(Items listed in a dataset)

▽

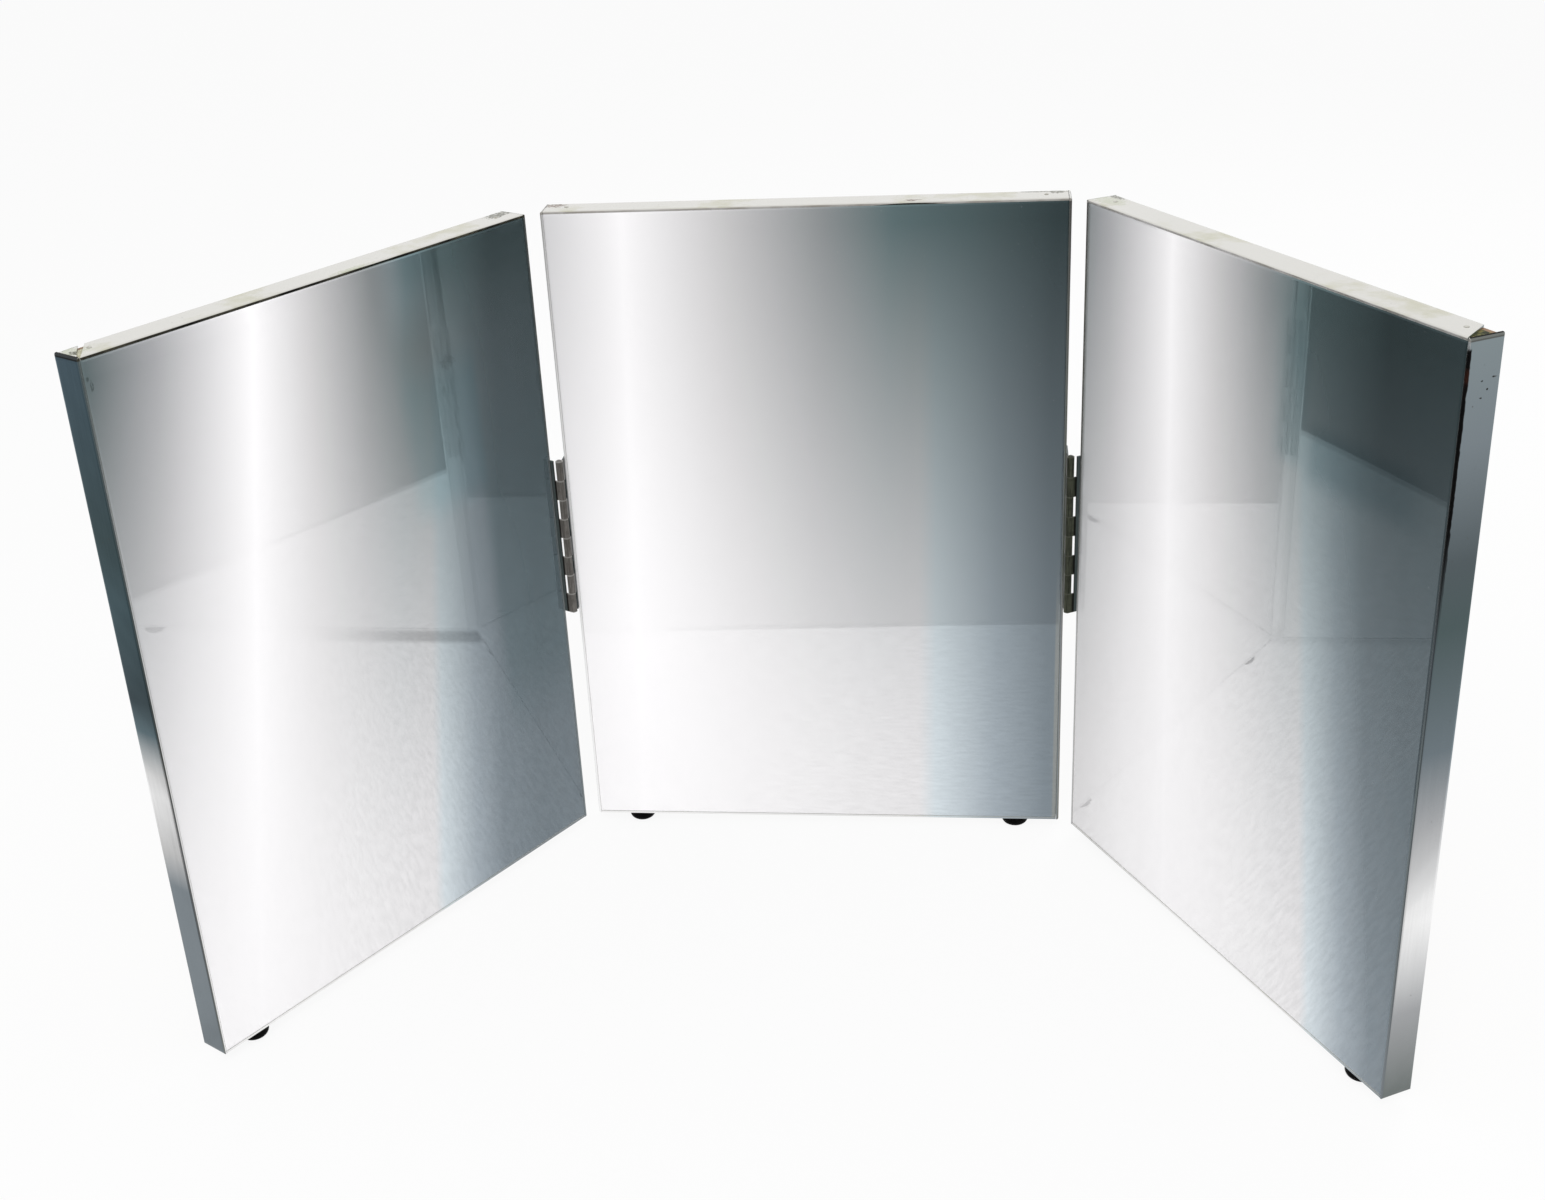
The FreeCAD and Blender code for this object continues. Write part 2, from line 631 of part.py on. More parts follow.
def make_hinge_pin(name, side):
    """Hinge pin, peened to a small head at both ends."""
    body = new_body(name + "_body")
    shank = "(hinge_pin_diameter / 2)"
    head = "(pin_head_diameter / 2)"
    tall = f"({HINGE_LENGTH} + knuckle_gap / 2)"
    short = "(-knuckle_gap / 2)"
    pin = revolve(body, [
        ("0", f"{short} - pin_head_height"), (shank, f"{short} - pin_head_height"),
        (head, f"{short} - {HEAD_RIM} * pin_head_height"), (head, short), (shank, short),
        (shank, tall), (head, tall), (head, f"{tall} + {HEAD_RIM} * pin_head_height"),
        (shank, f"{tall} + pin_head_height"), ("0", f"{tall} + pin_head_height")])
    body.Tip = pin
    place(body, "centre", f"{side} * {AXIS_X}", "-axis_forward", HINGE_BOTTOM)
    node(body, name)


# ---------------------------------------------------------------- the mirror
FOOT_X = f"({HALF_WIDTH} - foot_inset)"
PLAIN = ("clip_front", "clip_front", "clip_back", "clip_back")
FREE_LEFT = ("outer_clip_front", "clip_front", "outer_clip_back", "clip_back")
FREE_RIGHT = ("clip_front", "outer_clip_front", "clip_back", "outer_clip_back")

make_panel("centre", {-1: "left_hinge_centre", 1: "right_hinge_centre"},
           {-1: "left", 1: "right"}, PLAIN,
           [("centre_left_foot", f"-{FOOT_X}"), ("centre_right_foot", FOOT_X)])
make_panel("left_wing", {1: "left_hinge_wing"}, {-1: "outer", 1: "hinge"}, FREE_LEFT,
           [("left_wing_foot", f"-{FOOT_X}")])
make_panel("right_wing", {-1: "right_hinge_wing"}, {-1: "hinge", 1: "outer"}, FREE_RIGHT,
           [("right_wing_foot", FOOT_X)])
make_hinge_pin("left_hinge_pin", -1)
make_hinge_pin("right_hinge_pin", 1)
doc.recompute()

# ---------------------------------------------------------------- checks and files
for item in doc.Objects:
    if "Invalid" in item.State or "Error" in item.State:
        raise RuntimeError(f"{item.Label} did not build: {item.State}")
for thing, solids in nodes:
    shape = thing.Shape
    if shape.isNull() or not shape.isValid() or len(shape.Solids) != solids:
        raise RuntimeError(f"{thing.Label} is not {solids} sound solids")

os.makedirs("parts", exist_ok=True)
for thing, solids in nodes:
    thing.Shape.exportStep(f"parts/{thing.Label}.step")
print(f"{len(nodes)} nodes written")
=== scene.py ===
import json
import math

import bmesh
import bpy
import numpy as np
from mathutils import Matrix, Vector

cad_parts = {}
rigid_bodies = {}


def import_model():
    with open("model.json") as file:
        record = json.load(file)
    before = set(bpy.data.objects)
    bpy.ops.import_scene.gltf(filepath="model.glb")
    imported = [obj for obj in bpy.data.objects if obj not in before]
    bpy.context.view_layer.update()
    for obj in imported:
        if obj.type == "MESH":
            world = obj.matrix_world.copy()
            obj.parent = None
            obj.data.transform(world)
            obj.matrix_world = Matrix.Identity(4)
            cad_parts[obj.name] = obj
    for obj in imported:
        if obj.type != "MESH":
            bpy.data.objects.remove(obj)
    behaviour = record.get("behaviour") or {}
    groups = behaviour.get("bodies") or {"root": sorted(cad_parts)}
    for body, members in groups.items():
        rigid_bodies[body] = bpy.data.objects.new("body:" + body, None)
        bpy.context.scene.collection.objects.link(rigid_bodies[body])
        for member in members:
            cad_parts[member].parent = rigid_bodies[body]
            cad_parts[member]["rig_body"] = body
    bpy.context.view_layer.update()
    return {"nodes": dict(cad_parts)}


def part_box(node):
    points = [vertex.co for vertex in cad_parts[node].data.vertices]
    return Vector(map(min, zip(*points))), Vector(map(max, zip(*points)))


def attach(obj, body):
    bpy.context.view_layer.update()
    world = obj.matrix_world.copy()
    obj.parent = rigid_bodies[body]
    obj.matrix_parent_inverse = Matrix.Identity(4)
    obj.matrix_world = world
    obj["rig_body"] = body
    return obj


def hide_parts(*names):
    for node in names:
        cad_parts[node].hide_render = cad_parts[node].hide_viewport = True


# Trifold vanity mirror: the looks of its silvered glass, chromed edging, hinges, boards and feet.
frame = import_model()

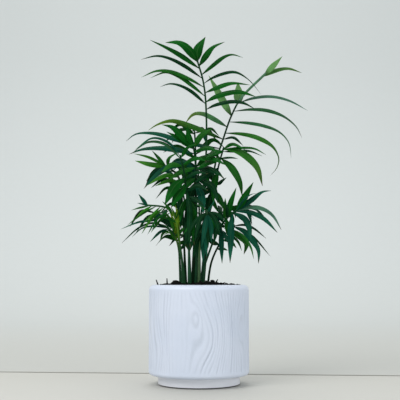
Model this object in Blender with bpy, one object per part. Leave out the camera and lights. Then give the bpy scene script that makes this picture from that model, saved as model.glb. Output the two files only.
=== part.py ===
"""Potted bamboo palm: a white round planter, its soil and the fronds that stand in it.

Metres, +Z up. The origin is the middle of the pot's flat foot, and the front is towards -Y.
Fronds are laid out in millimetres on the front elevation, with a depth for each point.
"""

import math
import random

import bpy
from mathutils import Vector
from mathutils.bvhtree import BVHTree

MM = 0.001

# Pot
POT_WIDTH = 0.150
POT_HEIGHT = 0.1475
RIM_OPENING = 0.130
SHOULDER_DROP = 0.0075
SHOULDER_IN = 0.0085
LOWER_EDGE_ROUND = 0.0052
FOOT_WIDTH = 0.122
FOOT_HEIGHT = 0.0147
FOOT_EDGE = 0.0018
CAVITY_FLOOR = 0.022
CAVITY_TAPER = 0.004
POT_SIDES = 56
LOWER_EDGE_STEPS = 3
SHOULDER_STEPS = 4
SHARP_ANGLE = 35

# Soil
GAP = 0.0003
SOIL_EDGE = 0.1464
SOIL_MOUND = 0.0022
SOIL_LUMP = 0.0010
LUMP_WAVES = ((210, 170, 1.0), (330, -290, 0.6))
SOIL_SIDES = 32
SOIL_RINGS = 4

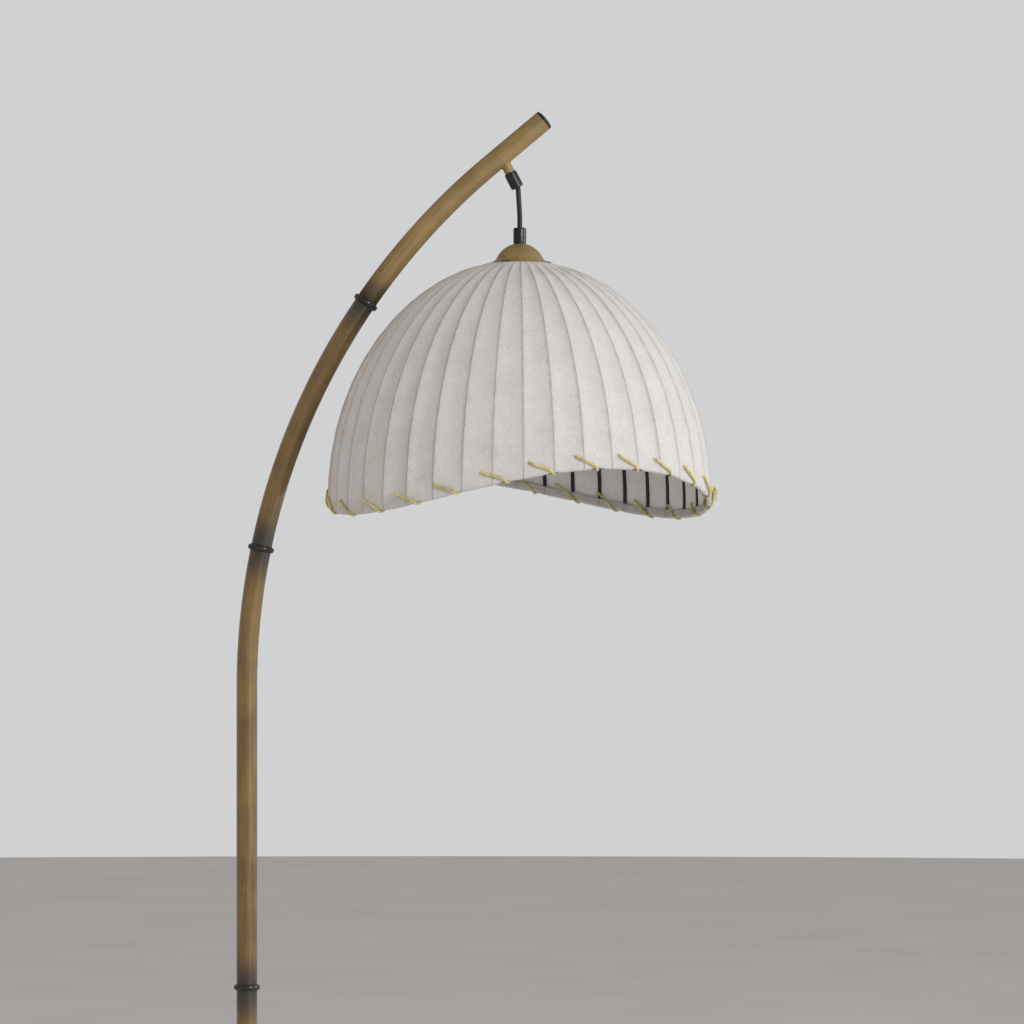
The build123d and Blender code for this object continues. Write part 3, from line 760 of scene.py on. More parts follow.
@dataclass
class Pole:
    """Bent tube in four sections, with its node rings, end cap and the stub under its tip."""

    line: PoleLine
    paint: bpy.types.Material
    tip_paint: bpy.types.Material
    ring_paint: bpy.types.Material
    cap_plastic: bpy.types.Material
    wall: float = 0.0015
    edge_bevel: float = 0.0003
    length_step: float = 0.006
    ring_height: float = 0.0066
    ring_proud: float = 0.0033
    ring_tuck: float = 0.0004
    lip_proud: float = 0.0005
    lip_edge: float = 0.0006
    lip_foot: float = 0.0009
    plug_depth: float = 0.012
    plug_clearance: float = 0.0003
    cap_gap: float = 0.0002
    cap_edge: float = 0.0028
    cap_crown: float = 0.0049
    stub_place: float = 0.0185
    stub_lean: float = 27.0
    stub_radius: float = 0.006
    stub_wall: float = 0.0009
    stub_sunk: float = 0.0025
    stub_length: float = 0.023
    weld_radius: float = 0.00105
    weld_waves: float = 0.00016
    weld_roughness: float = 0.00004
    sides: int = 72

    def __post_init__(self) -> None:
        """Take the tube's radius from the frame."""
        low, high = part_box("pole_foot_section")
        self.radius = (high.y - low.y) / 2

    def section(self, name: str, start: float, end: float, paint: bpy.types.Material) -> bpy.types.Object:
        """Build one length of tube with a real wall.

        Args:
            name: Piece name.
            start: Where it begins along the pole.
            end: Where it ends.
            paint: Its finish.

        Returns:
            The tube.
        """
        bevel = self.edge_bevel
        steps = max(4, round((end - start) / self.length_step))
        runs = [start, *np.linspace(start + bevel, end - bevel, steps), end]
        outer = [(run, self.radius) for run in runs]
        outer[0] = (start, self.radius - bevel)
        outer[-1] = (end, self.radius - bevel)
        inner = [(run, self.radius - self.wall) for run in runs[::-1]]
        verts = []
        skin = []
        for run, radius in outer + inner:
            place = self.line.at(run)
            for angle in np.linspace(0.0, math.tau, self.sides, endpoint=False):
                local = Vector((radius * math.cos(angle), radius * math.sin(angle), 0.0))
                verts.append(place @ local)
                skin.append((local.x, local.y, run))
        faces = grid_faces(len(outer) + len(inner), self.sides, close_rows=True)
        return mesh_piece(name, np.array(verts), faces, paint, np.array(skin))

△

## What to work on
Start at the line with "The build123d and" and stop after the line with "tube in four". Repeat exactly the lines in that range.

## Full answer
The build123d and Blender code for this object continues. Write part 3, from line 760 of scene.py on. More parts follow.
@dataclass
class Pole:
    """Bent tube in four sections, with its node rings, end cap and the stub under its tip."""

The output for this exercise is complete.